2. **Do not** request data from the website too aggressively with a program (also known as spamming), as this may break the website. Make sure the program behaves in a reasonable manner (i.e. acts like a human). One request for one webpage per second is good practice.
3. The layout of a website may change from time to time, so make sure to revisit the site and rewrite the code as needed

## Find a Page
Visit the [Fandom](http://fandom.wikia.com) website, find a wikia of your interest and pick a page to work with.

Open a web page with the browser and inspect it.

Hover the cursor on the text and follow the shaded box surrounding the main text.

From the result, check the main text inside a few levels of HTML tags.

In [2]:
!pip install regex

Collecting regex
  Downloading regex-2021.9.24-cp38-cp38-win_amd64.whl (273 kB)
Installing collected packages: regex
Successfully installed regex-2021.9.24


In [4]:
!pip install bs4

Collecting bs4
  Downloading bs4-0.0.1.tar.gz (1.1 kB)
Collecting beautifulsoup4
  Downloading beautifulsoup4-4.10.0-py3-none-any.whl (97 kB)
Collecting soupsieve>1.2
  Downloading soupsieve-2.2.1-py3-none-any.whl (33 kB)
Building wheels for collected packages: bs4
  Building wheel for bs4 (setup.py): started
  Building wheel for bs4 (setup.py): finished with status 'done'
  Created wheel for bs4: filename=bs4-0.0.1-py3-none-any.whl size=1271 sha256=10b1512a69d81526b2eedf7767681a6e9c44387be9774cc2d44348aee7ad0c48
  Stored in directory: c:\users\nnama\appdata\local\pip\cache\wheels\75\78\21\68b124549c9bdc94f822c02fb9aa3578a669843f9767776bca
Successfully built bs4
Installing collected packages: soupsieve, beautifulsoup4, bs4
Successfully installed beautifulsoup4-4.10.0 bs4-0.0.1 soupsieve-2.2.1


In [5]:
import regex as re

from urllib.parse import unquote
import urllib3
from bs4 import BeautifulSoup

import warnings
warnings.filterwarnings('ignore')

### Define the content to retrieve (webpage's URL)

In [6]:
# specify the url
page = 'https://bigbangtheory.fandom.com/wiki/Barry_Kripke'

### Retrieve the page
- Require Internet connection

In [7]:
# query the website and return the html to the variable ‘page’
http = urllib3.PoolManager()
r = http.request('GET', page)
if r.status == 200:
    page = r.data
    print('Type of the variable \'page\':', page.__class__.__name__)
    print('Page Retrieved.
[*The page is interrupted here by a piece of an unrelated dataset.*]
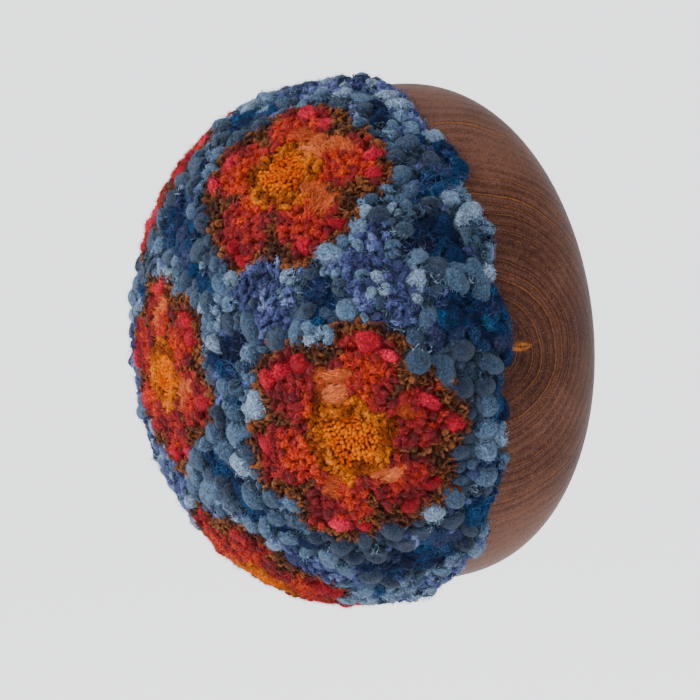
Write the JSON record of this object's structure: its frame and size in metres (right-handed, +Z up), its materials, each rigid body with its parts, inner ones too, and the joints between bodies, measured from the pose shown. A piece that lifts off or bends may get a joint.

Request Status: %d, Page Size: %d' % (r.status, len(page)))
else:
    print('Some problem occurred. Request Status: %s' % r.status)

Type of the variable 'page': bytes
Page Retrieved. Request Status: 200, Page Size: 518424


### Convert the stream of bytes into a BeautifulSoup representation

In [8]:
# parse the html using beautiful soup and store in variable `soup`
soup = BeautifulSoup(page, 'html.parser')
print('Type of the variable \'soup\':', soup.__class__.__name__)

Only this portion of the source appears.